DIRECTIONS FOR THIS TASK:
Transcribe word for word only the span whose first line is the one with "return new Mass(name, index, curve);" and whose last line is the one with "from mathutils.bvhtree import BVHTree"; both of those lines belong to it.

Records with modeling code
^^^^^^^^^^^^^^^^

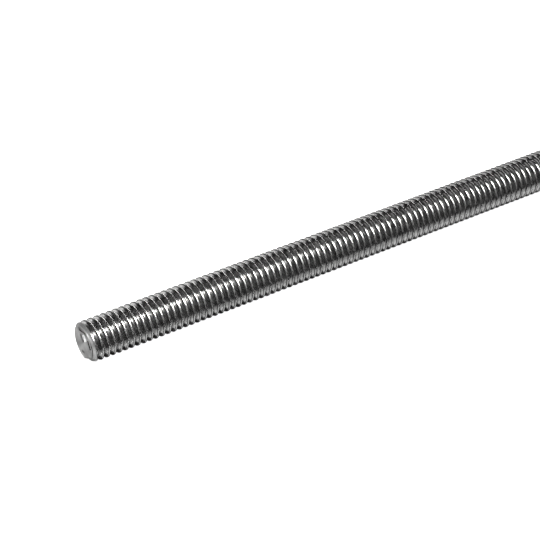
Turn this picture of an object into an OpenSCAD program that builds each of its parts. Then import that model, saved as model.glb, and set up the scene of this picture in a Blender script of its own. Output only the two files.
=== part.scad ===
// Stud bolt: a straight steel rod with one right-hand metric thread along its whole length.
// The rod lies along +X, and the centre of its near end face is the origin.

/* [Rod] */
// Length over the two end faces
length = 110; // [20:1:120]
// Nominal diameter of the thread
nominal_d = 8; // [7:0.5:10]
// How far the finished crests lie under the nominal diameter
crest_allowance = 0.19; // [0.028:0.002:0.24]

/* [Thread] */
// Pitch, the advance of the thread in one turn
pitch = 1.25; // [1:0.05:1.5]
// Angle between the two flanks of the groove
flank_angle = 60; // [55:1:65]
// Width of the flat on the crest
crest_flat = 0.156; // [0.13:0.002:0.2]
// Width of the flat at the root of the groove
root_flat = 0.208; // [0.1:0.002:0.3]
// Direction in which the groove leaves the near end face, counted from straight down
start_angle = 250; // [0:5:355]

/* [Ends] */
// Length of the chamfer on each end, along the rod
chamfer_length = 0.55; // [0.2:0.05:0.7]
// Angle of the chamfer to the rod's axis
chamfer_angle = 45; // [30:1:60]

/* [Detail] */
// Steps that the groove may take along the whole rod, shared out among its turns
groove_steps = 1440; // [1200:20:1600]
// Smoothness of the turned surfaces
rod_fn = 96; // [48:8:160]

/* [Hidden] */

// The rod before threading
major_r = (nominal_d - crest_allowance) / 2;
face_r = major_r - chamfer_length * tan(chamfer_angle);

// The groove between two crests
flank_slope = tan(flank_angle / 2);
mouth_w = pitch - crest_flat;
groove_depth = (mouth_w - root_flat) / (2 * flank_slope);
root_r = major_r - groove_depth;

// The groove runs one turn past each end, so it leaves both faces at its full depth
run_out = pitch;
turns = (length + 2 * run_out) / pitch;
turn_steps = floor(groove_steps / turns);
last_step = ceil(turns * turn_steps);

// Corners lie as far outside the true helix as the middles of the facets lie inside it
corner_k = 2 / (1 + cos(180 / turn_steps));
// The cutter stands proud of the crests: more than its facets sink between their corners,
// and less than would make two turns of it meet
least_proud = major_r / (corner_k * cos(180 / turn_steps)) - major_r;
most_proud = crest_flat / (2 * flank_slope);
proud = (least_proud + most_proud) / 2;

// One corner of the cutter: its angle about the rod, radius, and place along the rod
function corner(angle, r, z) = [corner_k * r * cos(angle), corner_k * r * sin(angle), z];

// The cutter's section at one step: the root flat, then out along both flanks
function section(step) =
    let (
        angle = 360 * step / turn_steps,
        middle = pitch * step / turn_steps - run_out,
        half_root = root_flat / 2,
        half_mouth = mouth_w / 2 + proud * flank_slope
    )
    [
        corner(angle, root_r, middle - half_root),
        corner(angle, root_r, middle + half_root),
        corner(angle, major_r + proud, middle + half_mouth),
        corner(angle, major_r + proud, middle - half_mouth)
    ];

// Two triangles for each side of the section, between a step and the next
function skin(step) = [
    for (side = [0:3])
        let (
            here = 4 * step + side,
            beside = 4 * step + (side + 1) % 4,
            beyond = beside + 4,
            ahead = here + 4
        )
        each [[here, beyond, beside], [here, ahead, beyond]]
];

// The thread groove as one closed helical solid
module groove() {
    polyhedron(
        points = [for (step = [0:last_step]) each section(step)],
        faces = concat(
            [[0, 1, 2, 3]],
            [for (step = [0:last_step - 1]) each skin(step)],
            [[for (side = [3:-1:0]) 4 * last_step + side]]
        ),
        convexity = 10
    );
}

// The plain rod with a chamfer at each end
module blank() {
    rotate_extrude($fn = rod_fn)
        polygon([
            [0, 0],
            [face_r, 0],
            [major_r, chamfer_length],
            [major_r, length - chamfer_length],
            [face_r, length],
            [0, length]
        ]);
}

module stud() {
    color("silver")
        rotate([0, 90, 0])
            difference() {
                blank();
                rotate([0, 0, start_angle])
                    groove();
            }
}

stud();
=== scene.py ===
import math
import bpy
from mathutils import Matrix, Vector


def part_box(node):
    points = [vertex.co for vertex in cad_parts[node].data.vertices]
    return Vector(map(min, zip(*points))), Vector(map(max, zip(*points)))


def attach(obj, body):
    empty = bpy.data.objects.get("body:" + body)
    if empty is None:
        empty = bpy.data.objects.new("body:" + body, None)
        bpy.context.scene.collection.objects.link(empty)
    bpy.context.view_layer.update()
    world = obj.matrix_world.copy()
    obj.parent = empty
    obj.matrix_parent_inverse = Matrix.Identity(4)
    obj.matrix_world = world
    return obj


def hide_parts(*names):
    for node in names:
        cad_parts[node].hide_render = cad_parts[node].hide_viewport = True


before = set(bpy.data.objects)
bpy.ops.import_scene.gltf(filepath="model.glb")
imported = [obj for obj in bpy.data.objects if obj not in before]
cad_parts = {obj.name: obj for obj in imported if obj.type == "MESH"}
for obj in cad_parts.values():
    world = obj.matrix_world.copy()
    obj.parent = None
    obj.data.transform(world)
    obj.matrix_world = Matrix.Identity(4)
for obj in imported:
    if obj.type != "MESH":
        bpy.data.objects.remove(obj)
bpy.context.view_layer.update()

mm = 0.001
hair = 0.00001 * mm             # bisect merges nothing that lies further apart
low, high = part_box("stud")
rodLength = high.x - low.x
rodRadius = min(high.y, high.z, -low.y, -low.z)
print("frame loaded, rod", round(rodLength / mm, 2), "mm long")


# small helpers

def clearSelection():
    bpy.ops.object.select_all(action="DESELECT")


def applyModifier(piece, kind, **settings):
    bpy.context.view_layer.objects.active = piece
    bpy.ops.object.modifier_add(type=kind)
    modifier = piece.modifiers[-1]
    for key, value in settings.items():
        setattr(modifier, key, value)
    bpy.ops.object.modifier_apply(modifier=modifier.name)


def selectWhere(piece, kind, test):
    # test gets the middle of a vertex, edge or face, and a face's normal
    bpy.ops.mesh.select_mode(type=kind)
    bpy.ops.mesh.select_all(action="DESELECT")
    bpy.ops.object.mode_set(mode="OBJECT")
    mesh = piece.data
    if kind == "VERT":
        for vertex in mesh.vertices:
            vertex.select = test(vertex.co, None)
    elif kind == "EDGE":
        for edge in mesh.edges:
            a, b = (mesh.vertices[i].co for i in edge.vertices)
            edge.select = test((a + b) / 2, None)
    else:
        for face in mesh.polygons:
            face.select = test(face.center, face.normal)
    bpy.ops.object.mode_set(mode="EDIT")


# the thread: one helical skin, swept from the outline of a single groove

thread = {
    "pitch": 1.25 * mm,
    "flankAngle": 60,            # between the two flanks, degrees
    "crestFlat": 0.240 * mm,
    "rootFlat": 0.170 * mm,
    "crestRound": 0.110 * mm,    # taken from flat and flank alike, so under half the flat
    "rootRound": 0.080 * mm,
    "crestSegments": 2,
    "rootSegments": 3,
    "skinGap": 0.001 * mm,       # keeps the crests just inside the solid's own
    "crestTurn": 340,            # where a crest meets the near face, degrees from +Y towards +Z
    "stepsPerTurn": 64,
    "spareTurns": 2,             # past each end, trimmed off later
    "weld": 0.001 * mm,
    "nib": 0.001 * mm,           # vertices this near the outline's ends count as its ends
}


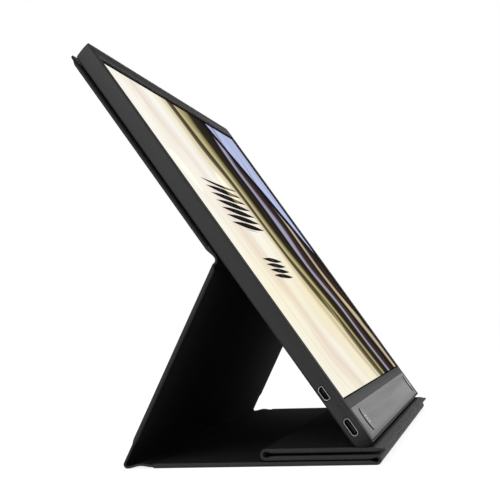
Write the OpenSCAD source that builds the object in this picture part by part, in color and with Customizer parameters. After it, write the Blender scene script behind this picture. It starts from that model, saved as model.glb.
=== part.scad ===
// Slim portable display leaning on its own folded cover.
// Millimetres. +X runs along the display's width, -Y is the side the screen faces, +Z is up.
// The origin is the middle of the base panel's underside, on the table.

/* [Display body] */
// Width of the casing beside the picture, on each side
side_border = 7.9; // [6.5:0.1:12]
// Height of the casing above the picture
top_border = 9.5; // [8.5:0.1:14]
// Thickness of the display
body_t = 8.2; // [8:0.1:12]
// Radius of the upper corners seen from the front
corner_r = 3.5; // [2:0.5:8]
// How much lower the top end lies at the back than at the front
top_drop = 2.8; // [0:0.1:3.2]
// Rounding of the back edges
back_r = 1.2; // [0.6:0.1:2]
// Rounding of the lower back edge that stands on the flap
chin_r = 6; // [4:0.5:7]
// Lean of the screen back from upright, in degrees
tilt = 34; // [26:1:40]
// Side wall of the rear shell
shell_wall = 1.6; // [1.3:0.1:1.9]
// Width of the ledge inside the shell that carries the front frame
ledge_w = 1.1; // [0.8:0.1:1.3]
// Back wall of the rear shell
back_wall = 1.2; // [0.8:0.1:1.6]
// Gap between neighbouring casing parts
part_gap = 0.15; // [0.1:0.05:0.3]

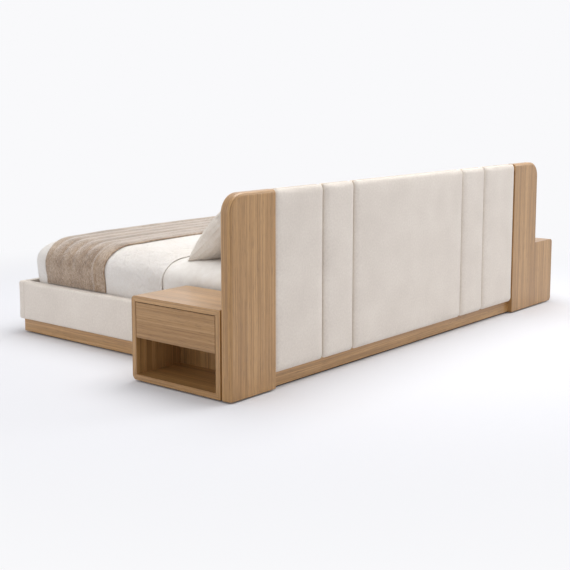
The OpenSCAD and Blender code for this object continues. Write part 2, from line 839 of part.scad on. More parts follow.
// Height of the mattress's crowned top at a place along the bed
function bed_height(y) = let (inset = mattress_y + mattress_end - y)
    mattress_top + crowned(max(0, (inset - edge_roll_w) / (mattress_end - edge_roll_w)));

function pillow_point(i, j, face, y, slope) = let (
        u = -cos(180 * i / pillow_cols),
        v = -cos(180 * j / pillow_rows),
        up = pillow_h / 2 * (1 + v) * (1 - draw_in * (1 - u * u) * (1 + v) / 2),
        out = face * pillow_t / 2 * swell(u, v),
        at_y = y + up * cos(slope) - out * sin(slope))
    [pillow_w / 2 * u * (1 - draw_in * (1 - v * v)), at_y,
     bed_height(at_y) + lift + max(0, up * sin(slope) + out * cos(slope))];

function is_rim(i, j) = i == 0 || j == 0 || i == pillow_cols || j == pillow_rows;

// The front and the back share the rim's points
module pillow(side, y, slope) {
    n = pillow_rows + 1;
    back = (pillow_cols + 1) * n;
    points = [for (face = [1, -1], i = [0:pillow_cols], j = [0:pillow_rows])
        pillow_point(i, j, face, y, slope)];
    back_number = [for (i = [0:pillow_cols], j = [0:pillow_rows]) (is_rim(i, j) ? 0 : back) + i * n + j];
    faces = concat(
        skin(pillow_cols + 1, n, spread = true),
        [for (tri = skin(pillow_cols + 1, n, flipped = true, spread = true)) [for (p = tri) back_number[p]]]
    );
    color(linen) in_bed() translate([side * (pillow_inner_x + pillow_w / 2), 0, 0]) polyhedron(points, faces);
}

// Section through a leaning pillow at column i, as [height, reach toward the headboard]
function lean_curve(i, slope, face) = [
    for (j = [3:pillow_rows]) let (p = pillow_point(i, j, face, 0, slope)) [p[2], p[1]]
];
inner_cols = [1:pillow_cols - 1];

// The rear pillows touch the headboard and the front ones touch the rear ones
rear_reach = max([for (i = inner_cols, p = lean_curve(i, rear_slope, -1)) p[1]]);
rear_y = -head_t - lift - rear_reach;
front_reach = max([for (i = inner_cols)
    let (back = lean_curve(i, front_slope, -1))
    for (p = lean_curve(i, rear_slope, 1)) lookup(p[0], back) - p[1]]);
front_y = rear_y - lift - front_reach;

module pillow_rear_left() pillow(1, rear_y, rear_slope);
module pillow_rear_right() pillow(-1, rear_y, rear_slope);
module pillow_front_left() pillow(1, front_y, front_slope);
module pillow_front_right() pillow(-1, front_y, front_slope);

headboard_core();
left_wing();
right_wing();
rear_outer_left_panel();
rear_narrow_left_panel();
rear_centre_panel();
rear_narrow_right_panel();
rear_outer_right_panel();
front_left_panels();
front_centre_panel();
front_right_panels();
headboard_base_rail();
headboard_toe();
panel_clips();
left_side_rail();
right_side_rail();
foot_rail();
left_plinth();
right_plinth();
foot_plinth();
left_toe();
right_toe();
foot_toe();
left_ledger();
right_ledger();
centre_beam();
centre_legs();
slats();
slat_caps();
frame_brackets();
frame_bolts();
mattress();
coverlet();
throw();
pillow_rear_left();
pillow_rear_right();
pillow_front_left();
pillow_front_right();
left_case_top();
left_case_bottom();
left_case_free_side();
left_case_fixed_side();
left_case_back();
left_case_toe();
left_cabinet_runners();
left_middle_runners();
left_drawer_runners();
left_drawer_front();
left_drawer_box();
right_case_top();
right_case_bottom();
right_case_free_side();
right_case_fixed_side();
right_case_back();
right_case_toe();
right_cabinet_runners();
right_middle_runners();
right_drawer_runners();
right_drawer_front();
right_drawer_box();
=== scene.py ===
import math

import bmesh
import bpy
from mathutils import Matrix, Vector, noise


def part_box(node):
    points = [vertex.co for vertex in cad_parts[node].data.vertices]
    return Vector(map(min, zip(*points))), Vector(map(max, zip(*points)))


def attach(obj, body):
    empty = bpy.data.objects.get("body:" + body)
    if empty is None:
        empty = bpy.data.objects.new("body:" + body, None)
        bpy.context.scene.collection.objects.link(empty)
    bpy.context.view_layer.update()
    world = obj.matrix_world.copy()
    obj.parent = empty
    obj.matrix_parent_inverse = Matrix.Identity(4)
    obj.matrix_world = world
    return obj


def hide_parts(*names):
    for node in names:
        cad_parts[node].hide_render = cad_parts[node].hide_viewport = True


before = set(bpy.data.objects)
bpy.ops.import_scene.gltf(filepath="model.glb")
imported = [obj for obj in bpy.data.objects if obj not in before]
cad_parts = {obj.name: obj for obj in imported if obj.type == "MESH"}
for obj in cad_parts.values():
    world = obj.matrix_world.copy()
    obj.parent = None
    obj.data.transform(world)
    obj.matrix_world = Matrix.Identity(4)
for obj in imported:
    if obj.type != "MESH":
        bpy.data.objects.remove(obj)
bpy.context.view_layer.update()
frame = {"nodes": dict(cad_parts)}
scene = bpy.context.scene
nodes = frame["nodes"]

# ---------- the studio ----------
# A pale sweep of floor under soft, even light, seen from behind the bed's left corner, as a
# furniture maker photographs the back of a headboard.

camera = bpy.data.objects.new("camera", bpy.data.cameras.new("camera"))
camera.location = (5.458, 4.523, 1.5055)
camera.rotation_euler = (math.radians(90 - 7.5), 0, math.radians(129.774))
camera.data.lens = 67.48
camera.data.sensor_width = 36
camera.data.shift_y = -0.0874
scene.collection.objects.link(camera)
scene.camera = camera
scene.view_settings.view_transform = "Standard"


def colour(code):
    """A #RRGGBB colour as a shader takes it"""
    shares = [int(code[i:i + 2], 16) / 255 for i in (1, 3, 5)]
    return tuple(s / 12.92 if s <= 0.04045 else ((s + 0.055) / 1.055) ** 2.4 for s in shares) + (1.0,)


def add(tree, kind, inputs=None, stops=None, **settings):
    """One node with its settings; each input is a value to set, a socket to link, or a node whose
    first output is linked"""
    made = tree.nodes.new(kind)
    for name, value in settings.items():
        setattr(made, name, value)
    for key, value in (inputs or {}).items():
        if isinstance(value, bpy.types.Node):
            value = value.outputs[0]
        if isinstance(value, bpy.types.NodeSocket):
            tree.links.new(value, made.inputs[key])
        else:
            made.inputs[key].default_value = value
    for i, (at, code) in enumerate(stops or []):
        ramp = made.color_ramp.elements
        stop = ramp[i] if i < 2 else ramp.new(at)
        stop.position, stop.color = at, colour(code)
    return made


def parts_of(material):
    """A material's node tree and its shader"""
    return material.node_tree, material.node_tree.nodes["Principled BSDF"]


def new_material(name):
    """An empty node material, its tree and its shader"""
    material = bpy.data.materials.new(name)
    material.use_nodes = True
    return material, *parts_of(material)


def seen_directly(tree):
    """1 where the camera sees a surface itself, in a shine or through glass, and 0 in its light"""
    ray = add(tree, "ShaderNodeLightPath")
    seen = add(tree, "ShaderNodeMath", {0: ray.outputs["Is Camera Ray"], 1: ray.outputs["Is Glossy Ray"]},
            operation="MAXIMUM")
    return add(tree, "ShaderNodeMath", {0: seen, 1: ray.outputs["Is Transmission Ray"]},
            operation="MAXIMUM")


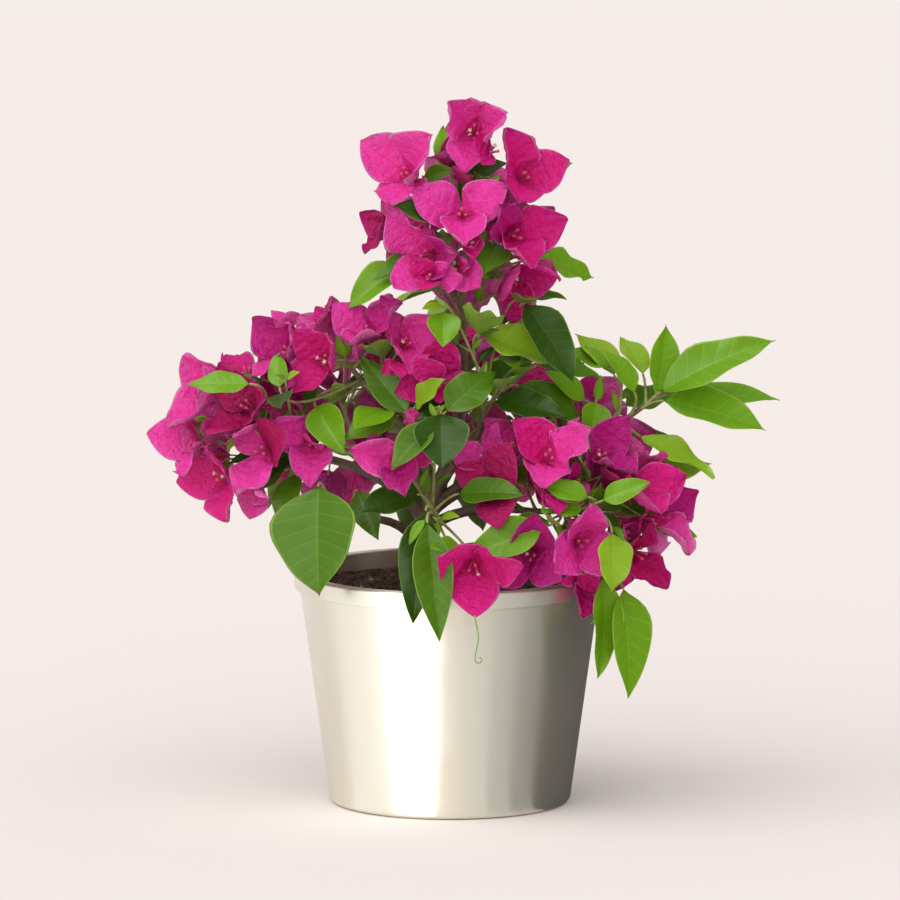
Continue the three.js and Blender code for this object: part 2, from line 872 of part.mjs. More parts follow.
const colours = { pot: 0xe6dcc6, soil: 0x3b2a20, bark: 0x5a4330, bloom: 0xc8167a, leaf: 0x5c9a28 };
const plant = new THREE.Group();

function add(name, solid, color, roughness, metalness = 0) {
  const material = new THREE.MeshStandardMaterial({ color, roughness, metalness });
  const mesh = new THREE.Mesh(geometryOf(solid), material);
  mesh.name = name;
  plant.add(mesh);
}

const potBody = potSolid();
const soilBody = soilSolid();
stand(potBody, "pot");
stand(soilBody, "soil");
stand(trunkSolid, "trunk");
add("pot", potBody, colours.pot, 0.35, 0.6);
add("soil", soilBody, colours.soil, 0.95);
add("trunk", trunkSolid, colours.bark, 0.85);

const grown = Object.entries(boughs).map(([name, plan], index) => {
  const curve = boughCurve(plan);
  const solid = boughSolid(plan, curve);
  stand(solid, "bough_" + name);
  add("bough_" + name, solid, colours.bark, 0.8);
  return new Mass(name, index, curve);
});
for (const mass of grown) mass.growTwigs();
for (const mass of grown) mass.growBlades();
for (const mass of grown) mass.growSideLeaves();
for (const mass of grown) {
  const color = mass.plan.blooms.length > 2 ? colours.bloom : colours.leaf;
  add("foliage_" + mass.name, mass.solid(), color, 0.6);
}

export default plant;
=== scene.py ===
import math

import bpy
import numpy as np
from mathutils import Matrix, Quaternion, Vector, noise
from mathutils.bvhtree import BVHTree


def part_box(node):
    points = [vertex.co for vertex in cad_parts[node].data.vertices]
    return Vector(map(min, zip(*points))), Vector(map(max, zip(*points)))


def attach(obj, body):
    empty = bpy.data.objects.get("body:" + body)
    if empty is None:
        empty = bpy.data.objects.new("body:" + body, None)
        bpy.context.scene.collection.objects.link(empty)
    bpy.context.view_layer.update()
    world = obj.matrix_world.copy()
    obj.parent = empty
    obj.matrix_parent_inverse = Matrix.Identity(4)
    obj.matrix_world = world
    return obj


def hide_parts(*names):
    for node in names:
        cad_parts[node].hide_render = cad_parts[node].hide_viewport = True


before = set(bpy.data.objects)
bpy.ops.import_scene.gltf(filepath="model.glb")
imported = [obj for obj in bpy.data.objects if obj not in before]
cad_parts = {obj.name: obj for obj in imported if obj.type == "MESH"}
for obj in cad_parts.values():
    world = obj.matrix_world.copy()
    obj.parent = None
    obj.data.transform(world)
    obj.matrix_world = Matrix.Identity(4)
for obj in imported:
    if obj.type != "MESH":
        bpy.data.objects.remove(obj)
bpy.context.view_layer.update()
scene = bpy.context.scene
mm = 0.001
up = Vector((0, 0, 1))
print("frame: loaded", len(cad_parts), "solids")


def restSelection():
    if bpy.context.mode != "OBJECT":
        bpy.ops.object.mode_set(mode="OBJECT")
    bpy.ops.object.select_all(action="DESELECT")


def newMaterial(name, colour, roughness, **values):
    material = bpy.data.materials.new(name)
    material.use_nodes = True
    material.diffuse_color = (*colour, 1)
    shader = material.node_tree.nodes["Principled BSDF"]
    shader.inputs["Base Color"].default_value = (*colour, 1)
    shader.inputs["Roughness"].default_value = roughness
    for key, value in values.items():
        shader.inputs[key].default_value = value
    return material


view = {"elevation": 8.3, "distance": 8000, "width": 606, "lookHeight": 238.7, "farthest": 100000}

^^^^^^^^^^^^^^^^

WORKED ANSWER:
  return new Mass(name, index, curve);
});
for (const mass of grown) mass.growTwigs();
for (const mass of grown) mass.growBlades();
for (const mass of grown) mass.growSideLeaves();
for (const mass of grown) {
  const color = mass.plan.blooms.length > 2 ? colours.bloom : colours.leaf;
  add("foliage_" + mass.name, mass.solid(), color, 0.6);
}

export default plant;
=== scene.py ===
import math

import bpy
import numpy as np
from mathutils import Matrix, Quaternion, Vector, noise
from mathutils.bvhtree import BVHTree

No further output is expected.